# Arthur - the Remake



## granfire (Apr 6, 2011)

Anybody seen it yet?

The original is a staple at our house, along with 'on the rocks' the sequel.

Somehow the trailers do not give me the warm and fuzzies, and the actor does not really do it for me....


----------



## jks9199 (Apr 6, 2011)

All I can say is WHY?!

This seems like it's being done because they can be cruder with the jokes.


----------



## granfire (Apr 6, 2011)

jks9199 said:


> All I can say is WHY?!
> 
> This seems like it's being done because they can be cruder with the jokes.


Scary thought....


----------



## Omar B (Apr 6, 2011)

I'm gonna go see it, but like any work of art you have to take it as an individual peice.  It'll never be as revered as the original, because we all have nice memories and have lived with that for years and rewatched to movie too many times after Dudley's death.


----------



## Steve (Apr 6, 2011)

Huh!  This is interesting.  The remake actually looks way better than the original.


----------



## granfire (Apr 6, 2011)

stevebjj said:


> Huh!  This is interesting.  The remake actually looks way better than the original.



YOU SHUSH....

Dudley Moore is the ultimate Arthur...


----------



## Steve (Apr 6, 2011)

LOL.   My impression of Dudley Moore is a drunk, pathetic lush, and the original Arthur just seems more tragic than funny to me.


----------



## granfire (Apr 6, 2011)

stevebjj said:


> LOL.   My impression of Dudley Moore is a drunk, pathetic lush, and the original Arthur just seems more tragic than funny to me.



Well, yeah, duh!



But you go, see the new one, then you tell me how bad it was....


----------



## Mark Jordan (Apr 6, 2011)

I like Dudley Moore's version better.  You may like or pity Moore's excesses but you will still laugh and find it amusing.  For those who have not seen the original version then maybe they'll enjoy this remake but for me I just can't help but compare and love the original.


----------



## Steve (Apr 6, 2011)

Have any of you seen the remake?  Just asking.   Its getting panned in the reviews but I haven't seen ir yet.


----------



## MA-Caver (Apr 7, 2011)

I made the mistake of seeing the remake of True Grit for the first time today... glad I paid a dollar to see it (dollar days at the 3rd run theaters)... because any more than that... would've been a waste of money. 
Arthur was a wonderful comedy all the cast played their roles beautifully, particularly the butler and Linda's father played by Barney Martin ... "...so who's this bum you've been seeing?" ... "dad, he's a millionaire"... (without hesitation) "you've my permission to marry him." 



stevebjj said:


> Huh!  This is interesting.  The remake actually looks way better than the original.
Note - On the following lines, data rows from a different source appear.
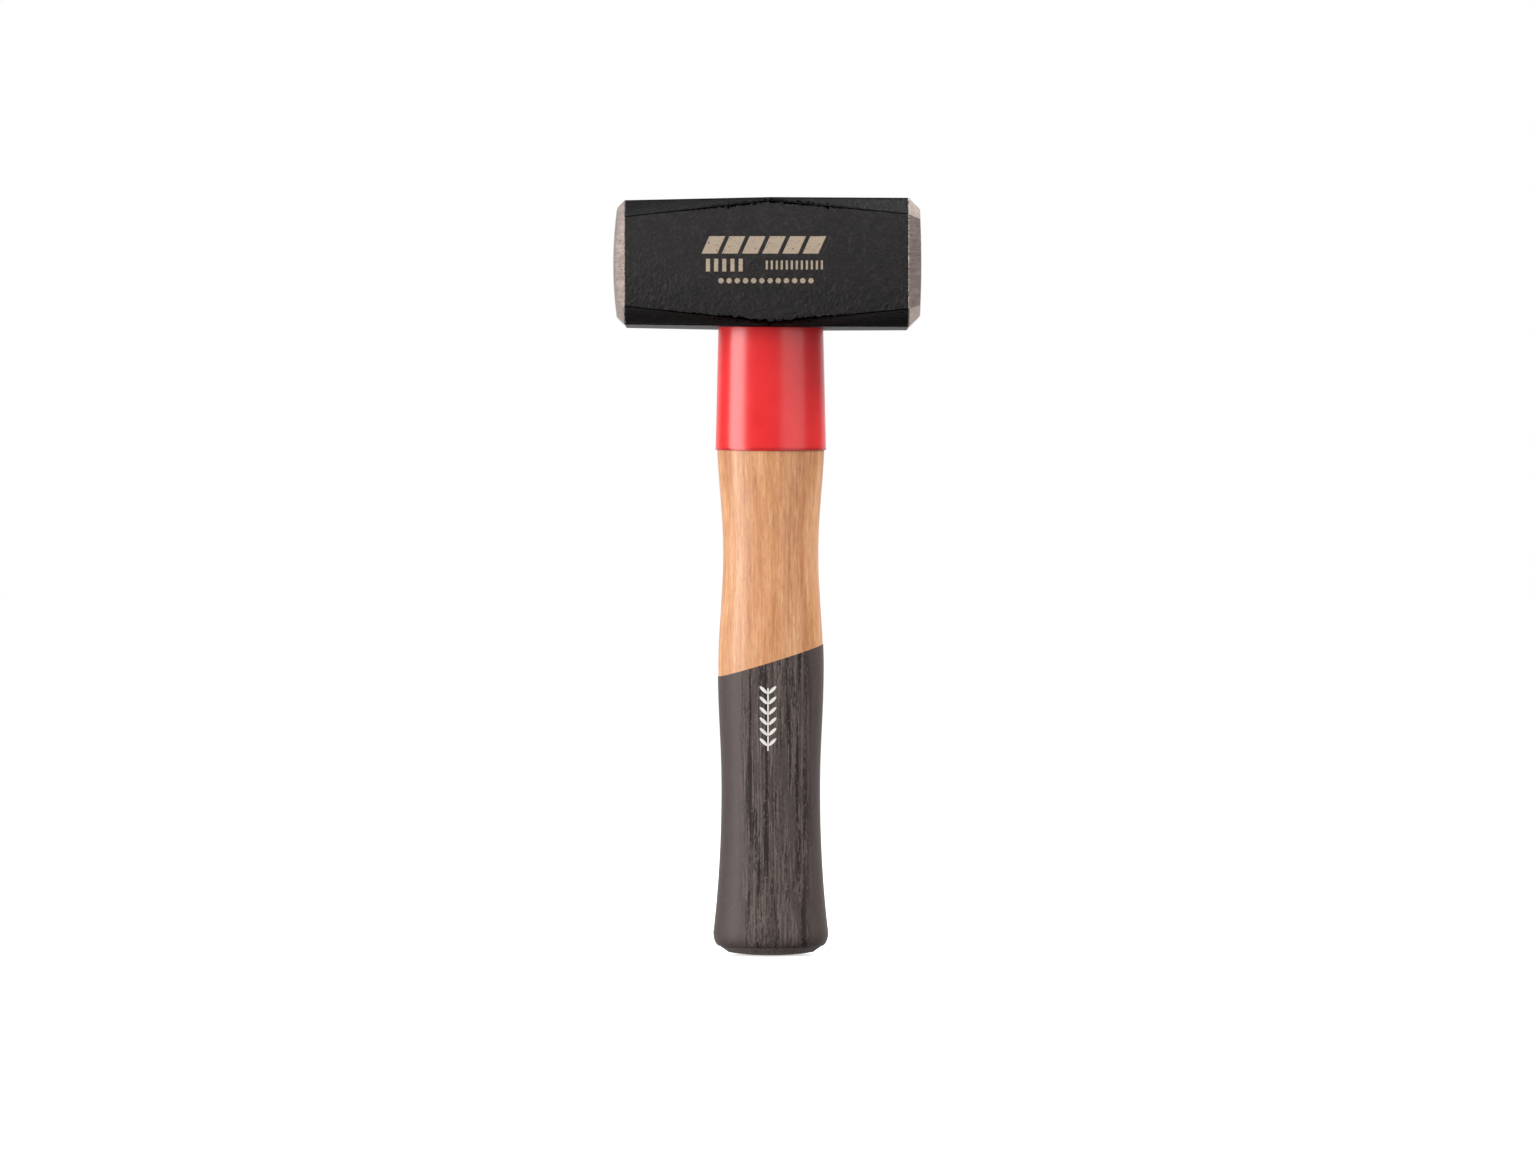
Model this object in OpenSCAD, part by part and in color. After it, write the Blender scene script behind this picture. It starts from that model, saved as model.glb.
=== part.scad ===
// Club hammer with a 70 oz (2 kg) head: a forged head, a hickory handle, a sheet steel guard
// sleeve, a dipped lacquer grip, and the wooden wedge and ring wedge that hold the head on.
// It stands upright. +Z runs up the handle from the butt to the head, +X along the head to its
// right striking face, and -Y is the front. The origin is the lowest point of the butt.

/* [Overall] */
// From the butt to the top of the head
overall = 298; // [290:0.5:310]

/* [Head] */
// Side of the square section, across the flats
head_side = 50.6; // [48:0.1:53]
// From the middle of the eye to the left striking face
left_reach = 62.2; // [58:0.1:66]
// From the middle of the eye to the right striking face
right_reach = 59.4; // [56:0.1:64]
// Leg of the corner flats beside the eye
corner_mid = 1.4; // [0.8:0.1:2.5]
// Leg of the corner flats at the striking faces
corner_end = 7.4; // [5:0.1:9]
// Leg of the ground bevel round the left striking face
left_bevel = 4.9; // [3:0.1:5.3]
// Leg of the ground bevel round the right striking face
right_bevel = 5.3; // [3:0.1:5.3]
// Crown radius of the left striking face
left_crown = 170; // [120:10:400]
// Crown radius of the right striking face
right_crown = 400; // [120:10:500]

/* [Eye] */
// Half the eye's length at its narrow middle
eye_waist = 19.9; // [19.8:0.02:20]
// Half the eye's length at the underside of the head
eye_lower = 20.88; // [20.85:0.01:21.2]
// Half the eye's length at the top of the head
eye_upper = 21.2; // [20.8:0.05:22]
// Leg of the chamfer round both mouths of the eye
eye_chamfer = 0.8; // [0.4:0.1:1.5]

/* [Handle] */
// Thickness of every oval over its width
oval = 0.71; // [0.66:0.01:0.78]
// Depth of the handle's top below the top of the head
tenon_drop = 0.4; // [0.1:0.1:1]
// Half width at the waist below the sleeve
waist = 18.8; // [18:0.05:20]
// Half width at the belly of the grip
belly = 20.75; // [20.2:0.05:21.5]
// Half width at the neck above the butt
neck = 19.3; // [18.5:0.05:20.5]
// Half width of the flare at the butt
flare = 22.55; // [21.5:0.05:24]
// Height of the round at the butt
butt_round = 9; // [6:0.5:12]

/* [Sleeve] */
// Sheet thickness of the steel sleeve
sleeve_wall = 0.75; // [0.6:0.05:0.85]
// Length of sleeve below the head
sleeve_shown = 48; // [46:0.5:52]
// Length of sleeve inside the eye
sleeve_in_eye = 6; // [4:0.5:7]
// Half width of the sleeve at the underside of the head
sleeve_top = 20.75; // [20.7:0.01:20.77]
// Half width of the sleeve at its lower edge
sleeve_foot = 21.87; // [21.8:0.01:22]

/* [Grip lacquer] */
// Thickness of the dipped coat
coat = 0.2; // [0.15:0.05:0.4]
// Height of the coat's upper edge, on the handle's axis
coat_top = 116.5; // [100:0.5:130]
// Slope of the coat's edge across the handle, in degrees
coat_slope = 17; // [0:0.5:25]
// Slope of the coat's edge through the handle's thickness, in degrees
coat_lean = 3; // [0:0.5:8]

/* [Wedges] */
// Outer diameter of the ring wedge
ring_d = 17; // [14:0.5:20]
// Wall of the ring wedge
ring_wall = 2; // [1.5:0.1:2.5]
// Length of the ring wedge
ring_length = 13; // [10:0.5:16]
// Thickness of the wooden wedge at its top
wedge_top = 4.6; // [3.5:0.1:6]
// Thickness of the wooden wedge at its tip
wedge_tip = 1.2; // [0.8:0.1:2]
// Length of the wooden wedge
wedge_length = 32; // [26:1:36]

/* [Hidden] */
$fn = 96;

half = head_side / 2;
eye_height = overall - half;  // middle of the head and of its eye
underside = overall - head_side;
tenon_top = overall - tenon_drop;
sleeve_edge = underside - sleeve_shown;
sleeve_end = underside + sleeve_in_eye;
gap = 0.03;                   // kept between pieces that are driven together
over = 1;                     // how far a cutter stands past what it cuts
big = 2 * overall;            // wider than the whole hammer
coat_limit = coat_top + 2 * belly * tan(coat_slope);  // above the coat's edge all round
corner_slope = (corner_end - corner_mid) / ((left_reach + right_reach) / 2);

// The grip's waves from the butt up, each as [height, half width]
flare_at = [butt_round, flare];
neck_at = [66, neck];
belly_at = [114, belly];
waist_at = [sleeve_edge - 41, waist];
shoulder_at = [sleeve_edge + 9, sleeve_foot - 0.5];
flare_power = 2.1;            // how late the flare opens towards the butt
round_power = 2.5;            // squareness of the round at the butt, 2 is an ellipse
station = 3;                  // spacing of the outline's points up the grip
round_step = 7.5;             // spacing of the points round the butt, in degrees

function ease(t) = (1 - cos(180 * t)) / 2;
function wave(z, a, b) = a[1] + (b[1] - a[1]) * ease((z - a[0]) / (b[0] - a[0]));
function opening(z) = pow((neck_at[0] - z) / (neck_at[0] - butt_round), flare_power);
function grip_width(z) =
    z < neck_at[0] ? neck + (flare - neck) * opening(z)
    : z < belly_at[0] ? wave(z, neck_at, belly_at)
    : z < waist_at[0] ? wave(z, belly_at, waist_at)
    : wave(z, waist_at, shoulder_at);
// The half outline from the butt up to a height, grown outwards by a skin's thickness
function grip_points(skin, height) = concat(
    [for (a = [90:-round_step:0]) [
        (flare + skin) * pow(cos(a), 2 / round_power),
        butt_round - (butt_round - coat + skin) * pow(sin(a), 2 / round_power)
    ]],
    [for (z = [butt_round + station:station:height]) [grip_width(z) + skin, z]]
);
function backwards(points) = [for (i = [len(points) - 1:-1:0]) points[i]];
// Half width of the sleeve, which tapers evenly
function sleeve_width(z) = sleeve_top + (sleeve_foot - sleeve_top) * (underside - z) / sleeve_shown;

// The tenon's half outline, from the eye's narrow middle up
tenon_points = [[eye_waist - gap, eye_height], [eye_upper - gap, tenon_top], [0, tenon_top]];

// A half outline turned about the handle's axis in two halves, and pressed to its oval
module oval_turn() {
    for (side = [0, 180])
        scale([1, oval, 1])
            rotate([0, 0, side])
                rotate_extrude(angle = 180)
                    children();
}

// The head's corner flats: eight planes that meet in a ridge beside the eye
module corner_planes() {
    y = 2 * half - corner_mid;
    x = y / corner_slope;
    polyhedron(
        points = [[x, 0, 0], [-x, 0, 0], [0, y, 0], [0, -y, 0], [0, 0, y], [0, 0, -y]],
        faces = [[0, 4, 2], [2, 4, 1], [1, 4, 3], [3, 4, 0], [2, 5, 0], [1, 5, 2], [3, 5, 1], [0, 5, 3]]
    );
}

// What the grinder takes off round one striking face, for the face on +X
module end_bevel(reach, leg) {
    end_corner = corner_mid + corner_slope * (reach - leg);
    across_corners = (2 * half - end_corner) / sqrt(2);
    for (turn = [0:45:315]) {
        flat = turn % 90 == 0 ? half : across_corners;
        rotate([turn, 0, 0])
            translate([reach, 0, flat - leg])
                rotate([0, 45, 0])
                    translate([-half, -half, 0])
                        cube([2 * half, 2 * half, half]);
    }
}

// A ball whose near side is the crown of a striking face at this reach
module crown_ball(reach, radius) {
    translate([reach - radius, 0, 0]) sphere(radius);
}

// The double cone of the eye, with its chamfered mouths
module eye() {
    flare_out = eye_chamfer + over;
    oval_turn()
        polygon([
            [0, -half - over], [eye_lower + flare_out, -half - over],
            [eye_lower, -half + eye_chamfer], [eye_waist, 0], [eye_upper, half - eye_chamfer],
            [eye_upper + flare_out, half + over], [0, half + over]
        ]);
}

module head() {
    color([0.06, 0.055, 0.055])
    translate([0, 0, eye_height])
    difference() {
        intersection() {
            translate([-left_reach, -half, -half])
                cube([left_reach + right_reach, head_side, head_side]);
            corner_planes();
            crown_ball(right_reach, right_crown);
            mirror([1, 0, 0]) crown_ball(left_reach, left_crown);
        }
        end_bevel(right_reach, right_bevel);
        mirror([1, 0, 0]) end_bevel(left_reach, left_bevel);
        eye();
    }
}

module handle_body() {
    oval_turn()
        polygon(concat(
            grip_points(0, sleeve_edge - 1),
            [for (z = [sleeve_edge, sleeve_end]) [sleeve_width(z) - sleeve_wall - gap, z]],
            tenon_points
        ));
}

// The tapered slab that the wooden wedge fills, with room round it
module kerf(room = 0) {
    top = wedge_top / 2 + room;
    tip = wedge_tip / 2 + room;
    tip_height = tenon_top - wedge_length - room;
    rotate([90, 0, 90])
        linear_extrude(height = 2 * half, center = true)
            polygon([
                [-tip, tip_height], [tip, tip_height], [top, tenon_top],
                [top, tenon_top + over], [-top, tenon_top + over], [-top, tenon_top]
            ]);
}

// The ring wedge as a tube, sharpened from inside at its driven end
module ring_shape(room = 0) {
    outer = ring_d / 2 + room;
    inner = ring_d / 2 - ring_wall - room;
    tip_height = tenon_top - ring_length - room;
    rotate_extrude()
        polygon([
            [inner, tenon_top + room], [outer, tenon_top + room],
            [outer, tip_height], [outer - 0.4, tip_height],
            [inner, tenon_top - ring_length * 0.6]
        ]);
}

module handle() {
    color([0.82, 0.58, 0.38])
    difference() {
        handle_body();
        kerf(gap);
        ring_shape(gap);
    }
}

module guard_sleeve() {
    end_width = sleeve_width(sleeve_end);
    color([0.85, 0.13, 0.13])
    oval_turn()
        polygon([
            [sleeve_foot - sleeve_wall, sleeve_edge], [sleeve_foot, sleeve_edge],
            [end_width, sleeve_end], [end_width - sleeve_wall, sleeve_end]
        ]);
}

// Everything below the lacquer's sloping upper edge
module below_coat_edge() {
    translate([0, 0, coat_top])
        rotate([coat_lean, -coat_slope, 0])
            translate([-big / 2, -big / 2, -big])
                cube(big);
}

module grip_lacquer() {
    color([0.2, 0.17, 0.16])
    intersection() {
        oval_turn()
            polygon(concat(grip_points(coat, coat_limit), backwards(grip_points(0, coat_limit))));
        below_coat_edge();
    }
}

module wooden_wedge() {
    color([0.72, 0.5, 0.3])
    difference() {
        intersection() {
            kerf();
            oval_turn()
                polygon(concat([[0, sleeve_end], [eye_waist - gap, sleeve_end]], tenon_points));
        }
        ring_shape(gap);
    }
}

module ring_wedge() {
    color([0.6, 0.6, 0.62])
    ring_shape();
}

head();
handle();
guard_sleeve();
grip_lacquer();
wooden_wedge();
ring_wedge();
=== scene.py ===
import math

import bmesh
import bpy
from mathutils import Matrix, Vector


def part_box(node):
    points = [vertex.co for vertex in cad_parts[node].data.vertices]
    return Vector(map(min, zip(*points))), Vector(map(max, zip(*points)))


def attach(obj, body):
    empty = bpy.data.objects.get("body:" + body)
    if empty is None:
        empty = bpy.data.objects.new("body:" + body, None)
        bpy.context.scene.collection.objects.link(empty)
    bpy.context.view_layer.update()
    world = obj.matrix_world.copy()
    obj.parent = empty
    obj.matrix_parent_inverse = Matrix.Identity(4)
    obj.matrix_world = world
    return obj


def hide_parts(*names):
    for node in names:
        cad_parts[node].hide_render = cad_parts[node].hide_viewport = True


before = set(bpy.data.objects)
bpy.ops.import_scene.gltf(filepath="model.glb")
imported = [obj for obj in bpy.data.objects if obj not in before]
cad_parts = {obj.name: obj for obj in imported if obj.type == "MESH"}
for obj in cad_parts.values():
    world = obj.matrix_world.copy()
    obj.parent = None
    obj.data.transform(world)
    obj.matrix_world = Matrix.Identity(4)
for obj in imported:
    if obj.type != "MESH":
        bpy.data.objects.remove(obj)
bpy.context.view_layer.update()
mm = 0.001
tiny = 0.001 * mm

headLow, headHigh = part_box("head")
sleeveLow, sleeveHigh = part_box("guard_sleeve")
handleLow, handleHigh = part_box("handle")
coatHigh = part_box("grip_lacquer")[1]
eyeHeight = (headLow[2] + headHigh[2]) / 2
halfSide = (headHigh[2] - headLow[2]) / 2
ovalRatio = (sleeveHigh[1] - sleeveLow[1]) / (sleeveHigh[0] - sleeveLow[0])
print("frame loaded, head", [round((b - a) / mm, 1) for a, b in zip(headLow, headHigh)])


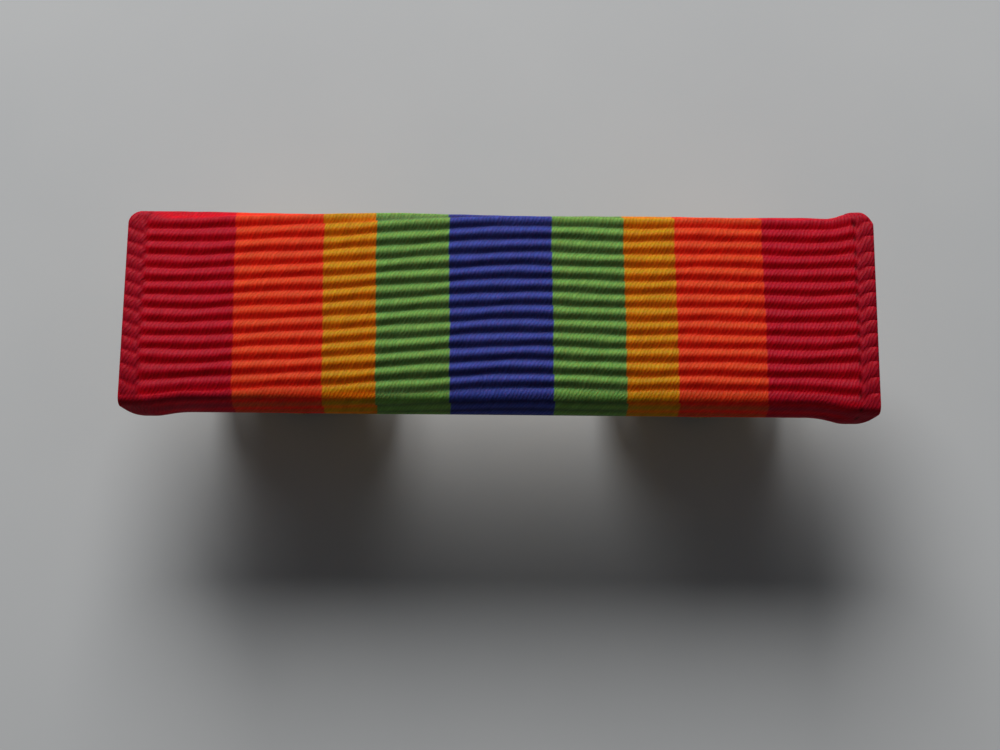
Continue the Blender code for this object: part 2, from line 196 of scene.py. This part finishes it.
KEY_PLACE, KEY_AIM = (-0.04, 0.255, 0.182), (0, 0, FACE_Z)
KEY_SIZE, KEY_POWER, KEY_COLOUR = 0.20, 1.36, (1.0, 0.99, 0.97)
SKY_COLOUR, SKY_STRENGTH = (0.86, 0.90, 0.95, 1), 0.08
FLOOR_REACH = 0.6
FLOOR_COLOURS = ((0.44, 0.455, 0.47, 1), (0.49, 0.50, 0.51, 1))
FLOOR_ROUGHNESS = 0.85


# ---------------------------------------------------------------- shared helpers


def smooth(low, high, value):
    t = np.clip((value - low) / (high - low), 0, 1)
    return t * t * (3 - 2 * t)


def waves(kinds, x, rib):
    return sum(size * np.sin(x / MM * per_mm + rib * per_rib) for size, per_mm, per_rib in kinds)


def mesh_object(name, points, faces):
    mesh = bpy.data.meshes.new(name)
    mesh.from_pydata([tuple(p) for p in points], [], faces)
    mesh.update()
    made = bpy.data.objects.new(name, mesh)
    bpy.context.scene.collection.objects.link(made)
    return made


def add(tree, kind, inputs=None, **settings):
    """A shader node with its settings, and its inputs given as values or as other nodes' sockets."""
    node = tree.nodes.new(kind)
    for key, value in settings.items():
        setattr(node, key, value)
    for key, value in (inputs or {}).items():
        if isinstance(value, bpy.types.NodeSocket):
            tree.links.new(value, node.inputs[key])
        else:
            node.inputs[key].default_value = value
    return node


def calc(tree, operation, *values, clamp=False):
    node = add(tree, "ShaderNodeMath", dict(enumerate(values)), operation=operation, use_clamp=clamp)
    return node.outputs[0]


def between(tree, share, low, high):
    """low where the share is 0 and high where it is 1."""
    return calc(tree, "MULTIPLY_ADD", share, high - low, low)


def noise(tree, place, scale, detail):
    node = add(tree, "ShaderNodeTexNoise", {"Vector": place, "Scale": scale, "Detail": detail})
    return node.outputs["Fac"]


def scaled(tree, place, factors):
    node = add(tree, "ShaderNodeVectorMath", {0: place, 1: factors}, operation="MULTIPLY")
    return node.outputs[0]


def ramp(tree, value, low, high):
    """0 up to low, 1 from high, and a straight line between."""
    return add(tree, "ShaderNodeMapRange", {"Value": value, "From Min": low, "From Max": high}).outputs[0]


def mixed(tree, factor, a, b, blend="MIX"):
    node = add(tree, "ShaderNodeMix", {0: factor, 6: a, 7: b}, data_type="RGBA", blend_type=blend)
    return node.outputs[2]


def new_material(name):
    """(the material, its node tree, its Principled shader)"""
    made = bpy.data.materials.new(name)
    made.use_nodes = True
    tree = made.node_tree
    return made, tree, tree.nodes["Principled BSDF"]


def wire_up(tree, shader, **sockets):
    for key, socket in sockets.items():
        tree.links.new(socket, shader.inputs[key.replace("_", " ")])


# ---------------------------------------------------------------- camera, light and floor


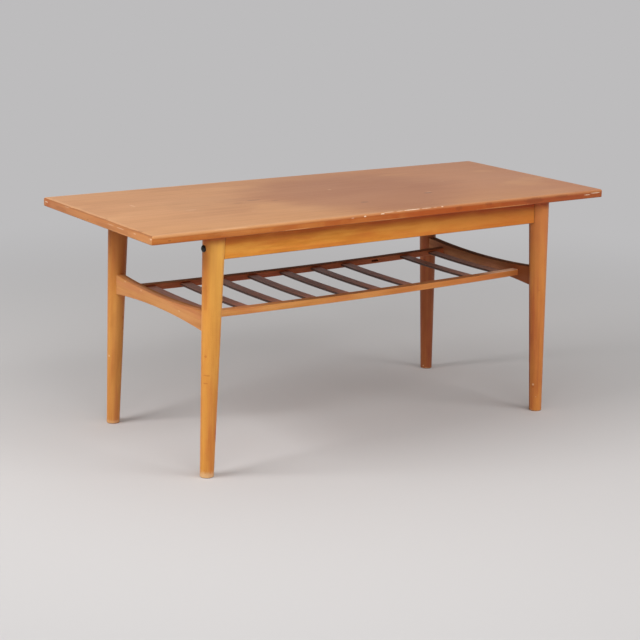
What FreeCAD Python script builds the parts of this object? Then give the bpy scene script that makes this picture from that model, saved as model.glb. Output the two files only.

I don't see how. I saw the previews/trailer and just shook my head. Just like jks9199 said... WHY? 

Sigh... fricken hollywood.

Oh reason why seeing the remake of True Grit was a mistake... though it was probably more real-to-life in the old west than the Wayne version it seemed that the actors were mumbling all their lines (particularly Bridges) it just didn't have that sense of adventure that the original gave. :idunno: maybe I'm just getting jaded in my old age.


----------



## Sukerkin (Apr 7, 2011)

Hmmm, remake of Arthur ... but not the King of the Britons one ?

Why?  As has already been asked.

Let me see ... Dame Helen Mirren ... yeah!  Jennifer Garner ... oh yeah!  Russel Brand ... you {expleteive deleted} what!!!!?  What is that talentless toe-rag doing with the likes of them?


----------



## Brian R. VanCise (Apr 7, 2011)

True Grit was great! (and I do mean the remake)  Arthur if you enjoy the actors involved will probably be fantastic!  Like Stevebjj I think it will be a lot...... better than the origional!


----------



## Omar B (Apr 7, 2011)

Mark Jordan said:


> *I like Dudley Moore's version better.*  You may like or pity Moore's excesses but you will still laugh and find it amusing.  For those who have not seen the original version then maybe they'll enjoy this remake but for me I just can't help but compare and love the original.



How can you like the original more having never seen the new one?  You are speaking in past tense as if you've seen both.


----------